Still, the entire Liturgy was so familiar. The Mass at St. Peter’s today, the Second Sunday of Easter, Divine Mercy Sunday, the Octave Day of Easter celebrated exactly as this Mass was celebrated in parishes all over the world. The presence of the Risen Lord proclaimed in the gospel; the gift of faith given to Thomas who doubted; the gift of peace given as the Lord breathed on the disciples. How both John XXIII and John Paul II allowed the Holy Spirit to work through them in their leadership as Vicar of Christ; in Vatican Council II; in the love, respect and defense of human life; in freeing people from tyranny and oppression. How Benedict brought the Holy Spirit of wisdom to the world in his writings and in his discernment for himself and the Church at the close of his Petrine ministry. How Francis has sought to allow the breath of the Risen and Glorified Lord to bring the joy of the Gospel in these first months of his papacy. And how Francis weaves today’s Gospel themes of forgiveness and mercy into his daily words.
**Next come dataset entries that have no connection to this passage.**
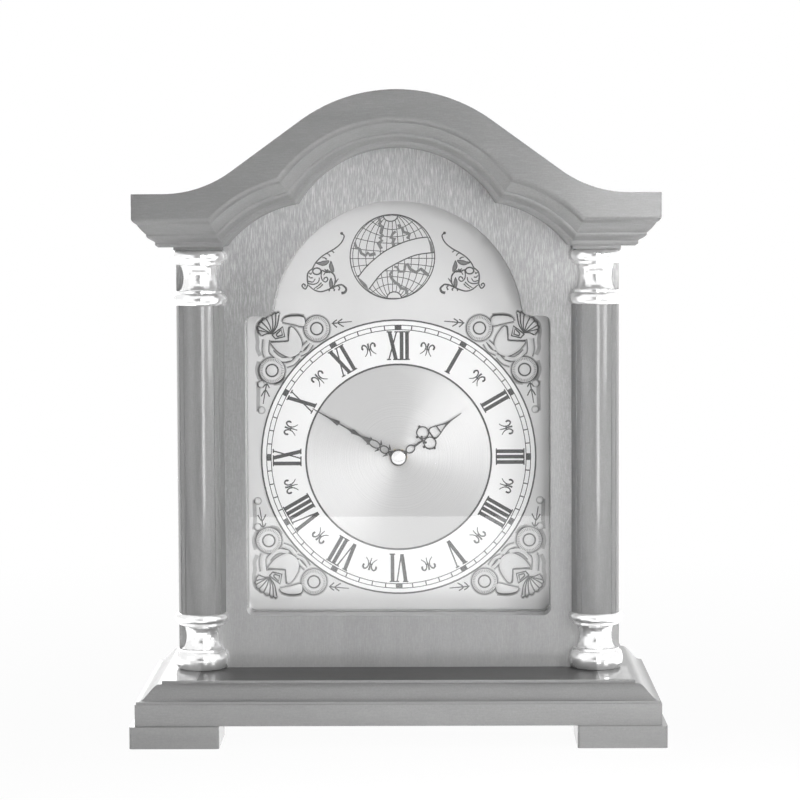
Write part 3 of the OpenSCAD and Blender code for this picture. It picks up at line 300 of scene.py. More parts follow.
def soft_matter(name, low, high, grain, rough):
    """Rubber, paper or laminate: dull, with a fibre or filler pattern of the given size in millimetres."""
    material = new_material(name)
    fibre = node(material, "TexNoise", {
        "Vector": in_millimetres(material, (1 / grain,) * 3), "Scale": 1.0, "Detail": 4.0,
    })
    finish_surface(material, {
        "Base Color": node(material, "ValToRGB", {"Fac": fibre}, [(0.3, low), (0.7, high)]),
        "Roughness": rough,
        "Normal": node(material, "Bump", {"Height": fibre, "Strength": 0.4, "Distance": 0.06 * MM}),
    })
    return material


# Greys of the stained wood, each as dark, middle and light
PANEL_GREYS = ("#7c7c7c", "#868686", "#909090")
UPRIGHT_GREYS = ("#7c7c7c", "#848484", "#8e8e8e")
CROWN_GREYS = ("#747474", "#797979", "#7f7f7f")
BASE_GREYS = ("#8a8a8a", "#909090", "#979797")
COLUMN_GREYS = ("#7a7a7a", "#7f7f7f", "#858585")
LEDGE_GREYS = ("#8c8c8c", "#929292", "#989898")
# The strip on the ledge before the panel, between the columns, is given these dark greys.
DARK_STRIP_GREYS = ("#3e3e3e", "#464646", "#4e4e4e")
LINER_GREYS = ("#9e9e9e", "#a6a6a6", "#aeaeae")

finishes = {
    # The front panel carries painted light: paler towards its foot and head, between 40 and 350 mm up, with painted
    # glints at the head.
    "panel": stained_veneer("panel_veneer_painted_light", PANEL_GREYS, "z", 0.35, 1.0, 0.14, 0.45, (40, 350)),
    "upright": stained_veneer("stained_veneer_upright_grain", UPRIGHT_GREYS, "z", 0.3, 0.5, 0.2, 0.2),
    "crown": stained_veneer("stained_crown_veneer", CROWN_GREYS, "x", 0.1, 0.75, 0.14),
    "base": stained_veneer("stained_base_veneer", BASE_GREYS, "x", 0.1, 0.7, 0.2),
    "deep": stained_veneer("stained_veneer_grain_along_depth", CROWN_GREYS, "y", 0.1, 0.75, 0.14),
    "column": stained_veneer("stained_column_veneer", COLUMN_GREYS, "z", 0.08, 1.0, 0.08),
    "ledge": stained_veneer("polished_ledge_lacquer", LEDGE_GREYS, "x", 0.02, 1.0, 0.03),
    "inlay": stained_veneer("dark_grey_ledge_strip", DARK_STRIP_GREYS, "x", 0.1),
    "liner": stained_veneer("grey_painted_liner_board", LINER_GREYS, "z", 0.1),
    "chrome": polished_plating(),
    "plate": silvered_plate("silvered_sheet", "#d6d6d6", "#dedede"),
    "dial": spun_dial(),
    "ink": printing_ink("screen_printed_ink", "#343434", "#404040"),
    "half_ink": printing_ink("screened_grey_ink", "#6a6a6a", "#787878"),
    "shade": printing_ink("soft_grey_shading", "#9c9c9c", "#acacac"),
    "relief": silvered_plate("bright_raised_silver", "#d0d0d0", "#dcdcdc"),
    "hand": painted_hands(),
    "glass": window_glass(),
    "housing": moulded_plastic("moulded_dark_housing", "#3c3c3c", "#484848", 0.5, 0.62),
    "gear": moulded_plastic("moulded_acetal", "#d8d8d4", "#e4e4e0", 0.35, 0.45),
    "black": moulded_plastic("moulded_black_plastic", "#1c1c1c", "#262626", 0.3, 0.42),
    "steel": worked_metal("bright_zinc_plated_steel", "#b4b4b4", "#cacaca", 0.3, "z"),
    "brass": worked_metal("turned_brass", "#a8935f", "#c0aa72", 0.3, "y"),
    "jacket": worked_metal("plain_cell_jacket", "#a8a8a8", "#bebebe", 0.35, "x"),
    "rubber": soft_matter("soft_rubber", "#181818", "#242424", 0.8, 0.8),
    "board": soft_matter("laminate_under_resist", "#3a4a3a", "#465846", 1.5, 0.5),
    "cone": soft_matter("pressed_paper_cone", "#1e1e1e", "#2c2c2c", 0.9, 0.9),
}

worn_by = {
    "panel": ["front_panel"],
    "upright": ["side_panel_left", "side_panel_right", "back_frame", "back_door"],
    "crown": ["pediment_board", "pediment_moulding", "roof_board", "soffit", "column_tiles"],
    "base": ["plinth", "base_moulding", "foot_front_left", "foot_front_right", "foot_back_left", "foot_back_right"],
    "deep": ["cornice_return_left", "cornice_return_right"],
    "column": ["column_shaft_left", "column_shaft_right"],
    "inlay": ["base_inlay"],
    "liner": ["spacer_frame"],
    "chrome": ["column_base_left", "column_base_right", "column_capital_left", "column_capital_right", "hand_nut"],
    "plate": ["dial_plate"],
    "dial": ["chapter_disc"],
    "hand": ["hour_hand", "minute_hand"],
    "glass": ["glass_pane"],
    "housing": ["movement_front_case", "movement_back_case"],
    "gear": ["centre_wheel", "minute_wheel", "hour_wheel", "third_wheel", "set_arbor"],
    "black": ["set_knob", "drive_module", "chime_switch", "volume_switch", "speaker_frame", "door_catch"],
    "steel": ["foot_screws", "dial_screws", "movement_screws", "battery_contacts", "strike_plate"],
    "brass": ["centre_bush", "bush_nut", "centre_arbor", "hinge_leaves_case", "hinge_leaves_door", "hinge_pins"],
    "jacket": ["battery_cells"],
    "rubber": ["movement_washer"],
    "board": ["circuit_board"],
    "cone": ["speaker_cone"],
}
for finish, pieces in worn_by.items():
    for piece in pieces:
        cad[piece].data.materials.clear()
        cad[piece].data.materials.append(finishes[finish])


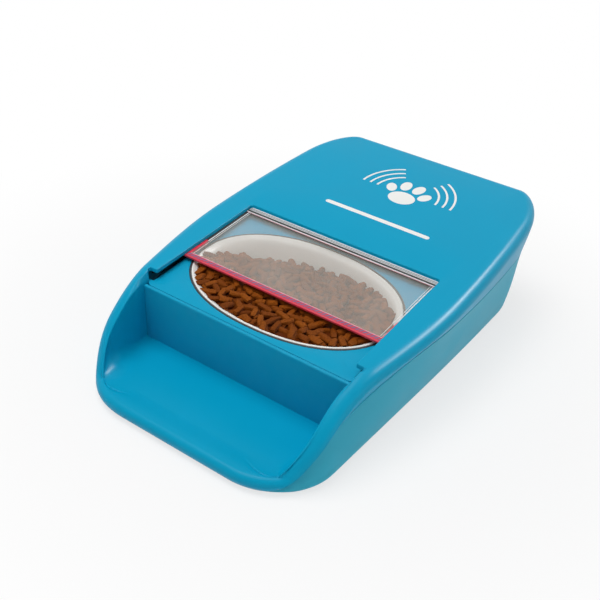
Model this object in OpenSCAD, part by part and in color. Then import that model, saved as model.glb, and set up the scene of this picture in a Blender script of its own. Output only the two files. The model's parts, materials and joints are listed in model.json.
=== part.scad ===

Today is a day to be inspired by the holiness of our two new Saints. Today is a day to be challenged by the words and example of Francis. Today is a day to give thanks and praise to God for the gift of Easter, the gift of new life, the gift of mercy, the gift of personal holiness given by these two men to the whole world, the gift of our two new saints and the gift of our Church and all who serve and lead our Church.
As I stood and prayed with thousands of fellow pilgrims, how grateful I am for their faith and reverence, their joy and jubilant song and flag waving, their patience with one another as we stood in enormous lines, and our coming together in the name of the Risen, led in prayer by our Holy Father Francis as he sanctified our past and reminded us again of the need for faith, mercy and forgiveness as we seek to love and live lives filled with the breath of the Holy Spirit as our pilgrimage of faith and life continues. I am grateful for the grace and many prayers of this pilgrimage.